Exercise instructions >>
Nothing but the lines from the line that contains "normals = shared_normals(bands.values())" through the line that contains "the imported model." should appear in the output, each reproduced exactly.

-- Begin --

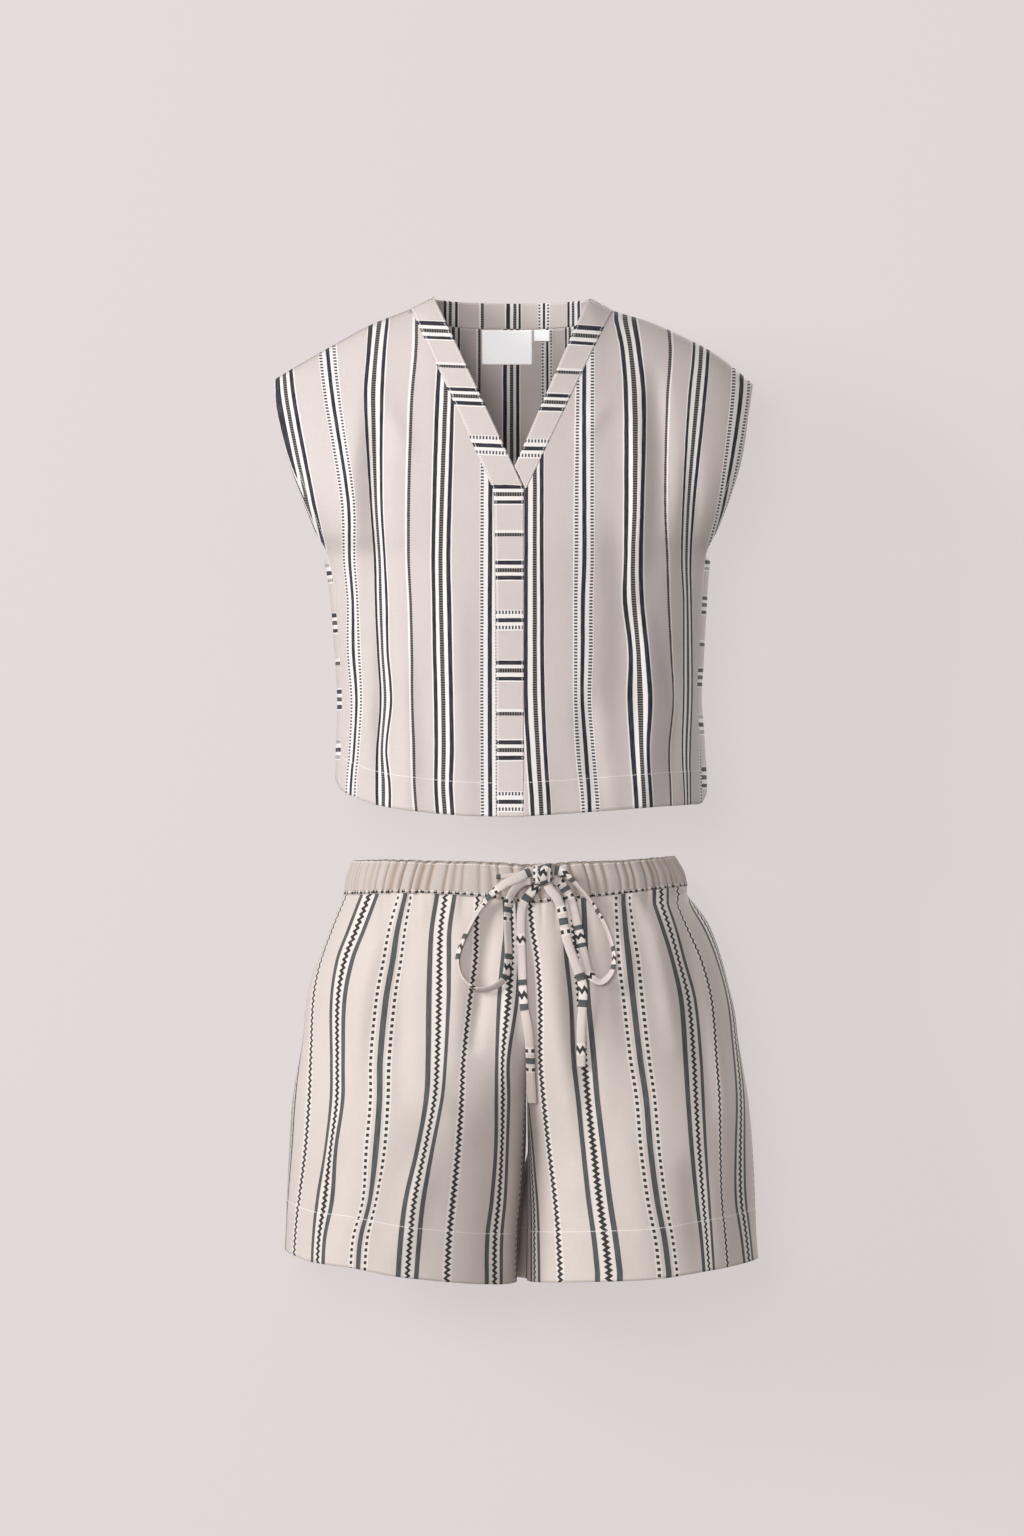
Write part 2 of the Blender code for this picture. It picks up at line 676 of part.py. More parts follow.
def shared_normals(grids):
    """Outward normals at every grid point, averaged over all the pieces that meet there."""
    normals = {}
    for rows, flip in grids:
        for j in range(len(rows) - 1):
            for i in range(len(rows[0]) - 1):
                corners = (rows[j][i], rows[j][i + 1], rows[j + 1][i + 1], rows[j + 1][i])
                normal = (corners[2] - corners[0]).cross(corners[3] - corners[1]) * flip
                for corner in corners:
                    known = normals.get(key(corner), Vector((0.0, 0.0, 0.0)))
                    normals[key(corner)] = known + normal
    return normals


def pulled_in(rows, normals, gap):
    """The grid with its four edges drawn in by half the gap that seams keep."""
    down = len(rows) - 1
    across = len(rows[0]) - 1
    moved = [[point.copy() for point in row] for row in rows]
    for j in range(down + 1):
        for i in range(across + 1):
            normal = normals[key(rows[j][i])].normalized()
            if i in (0, across):
                along = rows[min(j + 1, down)][i] - rows[max(j - 1, 0)][i]
                inward = rows[j][1 if i == 0 else across - 1] - rows[j][i]
                moved[j][i] += edge_step(normal, along, inward, gap)
            if j in (0, down):
                along = rows[j][min(i + 1, across)] - rows[j][max(i - 1, 0)]
                inward = rows[1 if j == 0 else down - 1][i] - rows[j][i]
                moved[j][i] += edge_step(normal, along, inward, gap)
    return moved


def edge_step(normal, along, inward, gap):
    """Half a seam's gap, square to the edge and in the cloth's own surface."""
    step = normal.cross(along).normalized()
    if step.dot(inward) < 0.0:
        step = -step
    return step * 0.5 * gap


def make_material(name, colour):
    material = bpy.data.materials.new(name + "_cloth")
    material.use_nodes = True
    shader = material.node_tree.nodes["Principled BSDF"]
    shader.inputs["Base Color"].default_value = (*colour, 1.0)
    shader.inputs["Roughness"].default_value = CLOTH_ROUGHNESS
    shader.inputs["Metallic"].default_value = 0.0
    return material


def place_object(name, mesh, colour):
    thing = bpy.data.objects.new(name, mesh)
    bpy.context.scene.collection.objects.link(thing)
    mesh.materials.append(make_material(name, colour))
    return thing


def cloth_wall(name, rows, normals, wall, colour, gap=SEAM_GAP):
    """One piece of cloth: the grid's points moved out and in by half the wall, and closed."""
    moved = pulled_in(rows, normals, gap)
    shape = bmesh.new()
    sides = []
    for step in (0.5 * wall, -0.5 * wall):
        sides.append([
            [shape.verts.new(point + normals[key(old)].normalized() * step) for point, old in zip(row, olds)]
            for row, olds in zip(moved, rows)
        ])
    outer, inner = sides
    down = len(rows) - 1
    across = len(rows[0]) - 1
    for j in range(down):
        for i in range(across):
            for side in sides:
                shape.faces.new((side[j][i], side[j][i + 1], side[j + 1][i + 1], side[j + 1][i]))
    rim = [(0, i) for i in range(across)] + [(j, across) for j in range(down)]
    rim += [(down, i) for i in range(across, 0, -1)] + [(j, 0) for j in range(down, 0, -1)]
    for here, there in zip(rim, rim[1:] + rim[:1]):
        a = (outer[here[0]][here[1]], outer[there[0]][there[1]])
        b = (inner[there[0]][there[1]], inner[here[0]][here[1]])
        shape.faces.new(a + b)
    bmesh.ops.triangulate(shape, faces=shape.faces[:])
    bmesh.ops.recalc_face_normals(shape, faces=shape.faces[:])
    mesh = bpy.data.meshes.new(name)
    shape.to_mesh(mesh)
    shape.free()
    mesh.shade_smooth()
    mesh.set_sharp_from_angle(angle=math.radians(50.0))
    return place_object(name, mesh, colour)


def smooth_route(points):
    """The tape's middle line and turn, read evenly from a smooth curve through the route's points."""
    lengths = [0.0]
    for before, after in zip(points, points[1:]):
        step = math.hypot(after.across - before.across, after.height - before.height)
        lengths.append(lengths[-1] + step)
    count = round(lengths[-1] * TAPE_POINTS_PER_METRE)
    line = []
    for i in range(count + 1):
        along = lengths[-1] * i / count
        across, height, lift, turn = (
            curve_value(lengths, [getattr(point, column) for point in points], along)
            for column in RoutePoint._fields
        )
        reach = max(front_cloth(across + step * TAPE_WIDTH, height) for step in (-0.6, 0.0, 0.6))
        line.append((across, -reach - lift - TAPE_CLEARANCE, height, turn))
    return line


def squared(direction):
    """The axis that a direction lies nearest to, so that a tape's cut end stands square."""
    longest = max(abs(value) for value in direction)
    return Vector([math.copysign(1.0, value) if abs(value) == longest else 0.0 for value in direction])


def tape(name, points):
    """One free stretch of the flat drawstring, its six-sided section swept along the route."""
    line = smooth_route(points)
    places = [Vector(row[:3]) for row in line]
    last = len(line) - 1
    shape = bmesh.new()
    rings = []
    for i, place in enumerate(places):
        along = (places[min(i + 1, last)] - places[max(i - 1, 0)]).normalized()
        if i in (0, last):
            along = squared(along)
        across = along.cross(Vector((0.0, -1.0, 0.0))).normalized()
        turned = Quaternion(along, math.radians(line[i][3])) @ across
        face = turned.cross(along).normalized()
        ring = []
        for width, depth in TAPE_SECTION:
            offset = turned * (0.5 * TAPE_WIDTH * width) + face * (0.5 * TAPE_THICKNESS * depth)
            ring.append(shape.verts.new(place + offset))
        rings.append(ring)
    sides = len(TAPE_SECTION)
    for before, after in zip(rings, rings[1:]):
        for k in range(sides):
            n = (k + 1) % sides
            shape.faces.new((before[k], before[n], after[n], after[k]))
    shape.faces.new(rings[0])
    shape.faces.new(rings[-1])
    bmesh.ops.triangulate(shape, faces=shape.faces[:])
    bmesh.ops.recalc_face_normals(shape, faces=shape.faces[:])
    mesh = bpy.data.meshes.new(name)
    shape.to_mesh(mesh)
    shape.free()
    mesh.shade_smooth()
    mesh.set_sharp_from_angle(angle=math.radians(50.0))
    return place_object(name, mesh, TAPE_CLOTH)


def knot():
    """The knot, a rounded block before the waistband."""
    shape = bmesh.new()
    bmesh.ops.create_cube(shape, size=1.0)
    for vert in shape.verts:
        vert.co = Vector([c + v * s for c, v, s in zip(KNOT_CENTRE, vert.co, KNOT_SIZE)])
    bmesh.ops.bevel(
        shape,
        geom=shape.edges[:],
        offset=KNOT_ROUNDING,
        segments=KNOT_ROUNDING_STEPS,
        profile=0.5,
        affect="EDGES",
    )
    bmesh.ops.triangulate(shape, faces=shape.faces[:])
    bmesh.ops.recalc_face_normals(shape, faces=shape.faces[:])
    mesh = bpy.data.meshes.new("drawstring_knot")
    shape.to_mesh(mesh)
    shape.free()
    mesh.shade_smooth()
    return place_object("drawstring_knot", mesh, TAPE_CLOTH)


def build_top():
    right_front = front_grid(-1)
    left_front = front_grid(1)
    back = back_grid()
    right_strip = strip_grid(-1)
    left_strip = strip_grid(1)
    neck_seam = back[-1][SHOULDER_CELLS : SHOULDER_CELLS + BACK_NECK_CELLS + 1]
    right_band = band_grid(-1, right_front[-1][: V_CELLS + 1])
    left_band = band_grid(1, left_front[-1][: V_CELLS + 1])
    back_band = back_band_grid(neck_seam)
    placket = placket_grid([row[0] for row in right_front])
    normals = shared_normals((
        (right_front, -1.0),
        (left_front, 1.0),
        (back, -1.0),
        (right_strip, 1.0),
        (left_strip, -1.0),
        (right_band, 1.0),
        (left_band, -1.0),
        (back_band, 1.0),
        (placket, 1.0),
    ))
    cloth_wall("top_front_right", right_front, normals, PANEL_WALL, TOP_CLOTH)
    cloth_wall("top_front_left", left_front, normals, PANEL_WALL, TOP_CLOTH)
    cloth_wall("top_back", back, normals, PANEL_WALL, TOP_CLOTH)
    cloth_wall("top_side_strip_right", right_strip, normals, PANEL_WALL, BAND_CLOTH)
    cloth_wall("top_side_strip_left", left_strip, normals, PANEL_WALL, BAND_CLOTH)
    cloth_wall("neckband_right", right_band, normals, BAND_WALL, BAND_CLOTH)
    cloth_wall("neckband_left", left_band, normals, BAND_WALL, BAND_CLOTH)
    cloth_wall("neckband_back", back_band, normals, BAND_WALL, BAND_CLOTH)
    cloth_wall("placket", placket, normals, BAND_WALL, BAND_CLOTH)
    for name, edges in (("neck_label", LABEL_EDGES), ("size_tab", SIZE_TAB_EDGES)):
        rows = label_grid(edges)
        cloth_wall(name, rows, shared_normals(((rows, -1.0),)), LABEL_WALL, LABEL_CLOTH)


def build_shorts():
    grids = {}
    for side, half in ((-1, "right"), (1, "left")):
        for back, face in ((False, "front"), (True, "back")):
            grids[f"shorts_{face}_{half}"] = (leg_grid(side, back), -side * (-1.0 if back else 1.0))
    normals = shared_normals(grids.values())
    for name, (rows, _) in grids.items():
        cloth_wall(name, rows, normals, PANEL_WALL, SHORTS_CLOTH)
    bands = {"waistband_front": (waistband_grid(False), 1.0), "waistband_back": (waistband_grid(True), -1.0)}
    normals = shared_normals(bands.values())
    for name, (rows, _) in bands.items():
        cloth_wall(name, rows, normals, WAISTBAND_WALL, WAIST_CLOTH, WAIST_SEAM_GAP)


def build_drawstring():
    knot()
    tape("drawstring_loop_right", RIGHT_LOOP)
    tape("drawstring_loop_left", LEFT_LOOP)
    tape("drawstring_tail_right", RIGHT_TAIL)
    tape("drawstring_tail_left", LEFT_TAIL)


clear_scene()
build_top()
build_shorts()
build_drawstring()
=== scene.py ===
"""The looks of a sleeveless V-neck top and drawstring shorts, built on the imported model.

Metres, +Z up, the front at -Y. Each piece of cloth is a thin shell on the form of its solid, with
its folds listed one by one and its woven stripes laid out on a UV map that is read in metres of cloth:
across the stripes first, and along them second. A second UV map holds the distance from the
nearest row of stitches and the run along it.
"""

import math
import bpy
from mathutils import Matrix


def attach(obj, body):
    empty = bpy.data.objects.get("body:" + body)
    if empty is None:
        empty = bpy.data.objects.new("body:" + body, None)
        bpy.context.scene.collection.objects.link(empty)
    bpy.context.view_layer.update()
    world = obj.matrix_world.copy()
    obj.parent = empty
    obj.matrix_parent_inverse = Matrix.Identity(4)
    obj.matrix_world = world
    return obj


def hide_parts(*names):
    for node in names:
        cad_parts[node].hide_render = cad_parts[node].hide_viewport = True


bl_info = {
    "name": "Striped top and drawstring shorts",
    "version": (1, 0, 0),
    "blender": (4, 5, 0),
    "location": "3D View > Sidebar > Clothes",
    "description": "Builds the cloth, bands, drawstring and stage of a two-piece set on its packed frame",
    "category": "Object",
}

import bmesh
import bpy
import numpy as np
from bpy.props import FloatProperty, FloatVectorProperty, PointerProperty
from bpy.types import Operator, Panel, PropertyGroup
from mathutils import Vector

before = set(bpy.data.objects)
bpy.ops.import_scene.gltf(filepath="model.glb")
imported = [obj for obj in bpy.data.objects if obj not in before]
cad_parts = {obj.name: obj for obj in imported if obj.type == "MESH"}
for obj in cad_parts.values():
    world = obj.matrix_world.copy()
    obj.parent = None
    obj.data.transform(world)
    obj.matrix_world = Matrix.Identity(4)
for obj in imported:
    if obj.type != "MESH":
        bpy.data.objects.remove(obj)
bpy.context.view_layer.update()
BODY = "root"

# Photograph's frame: where its origin lies, and how it was taken
PHOTO_CENTRE = (-0.003, -0.468)
CAMERA_DISTANCE = 8.0
LENS = 187.5
SENSOR = 36.0

# Form of the top
SECTION_POWER = 2.3
SHOULDER_ROLL_FRONT = 0.24
SHOULDER_ROLL_BACK = 0.20
SHOULDER_ROLL_POWER = 0.56
UNDERARM = -0.257
ARMHOLE_RISE = 0.032
SIDE_SEAM_SHARE = 0.970
STRIP_DIP = 0.005
TOP_HEM_DEPTH = 0.033
HEM_WAVE_DEPTH = 0.0011
HEM_EXTRA_WALL = 0.0007
HEM_STEP_WIDTH = 0.0012
STITCH_SINK = 0.0005
STITCH_SINK_WIDTH = 0.0009
ARMHOLE_STITCH = 0.007
NECK_CORNER_RIGHT = (-0.104, -0.0095)
NECK_CORNER_LEFT = (0.097, -0.0110)
BAND_TOP_RIGHT = (-0.081, 0.0020)
BAND_TOP_LEFT = (0.073, 0.0005)
V_END_RIGHT = (-0.0245, -0.1870)
V_END_LEFT = (0.0108, -0.1935)
BAND_END_RIGHT = (0.0086, -0.1925)
BAND_END_LEFT = (-0.0002, -0.1705)
BACK_NECK_DROP = -0.026
BACK_NECK_POWER = 4.0
BACK_BAND_SHARE = 0.78
BACK_BAND_LEAN = 0.90
BACK_BAND_TOP = -0.001
LABEL_EDGES = (-0.033, 0.017, -0.0275, -0.061)
SIZE_TAB_EDGES = (0.0195, 0.0345, -0.0275, -0.038)
LABEL_CLEARANCE = 0.0012
LABEL_LIFT = 0.0012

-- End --

Full output >>
    normals = shared_normals(bands.values())
    for name, (rows, _) in bands.items():
        cloth_wall(name, rows, normals, WAISTBAND_WALL, WAIST_CLOTH, WAIST_SEAM_GAP)


def build_drawstring():
    knot()
    tape("drawstring_loop_right", RIGHT_LOOP)
    tape("drawstring_loop_left", LEFT_LOOP)
    tape("drawstring_tail_right", RIGHT_TAIL)
    tape("drawstring_tail_left", LEFT_TAIL)


clear_scene()
build_top()
build_shorts()
build_drawstring()
=== scene.py ===
"""The looks of a sleeveless V-neck top and drawstring shorts, built on the imported model.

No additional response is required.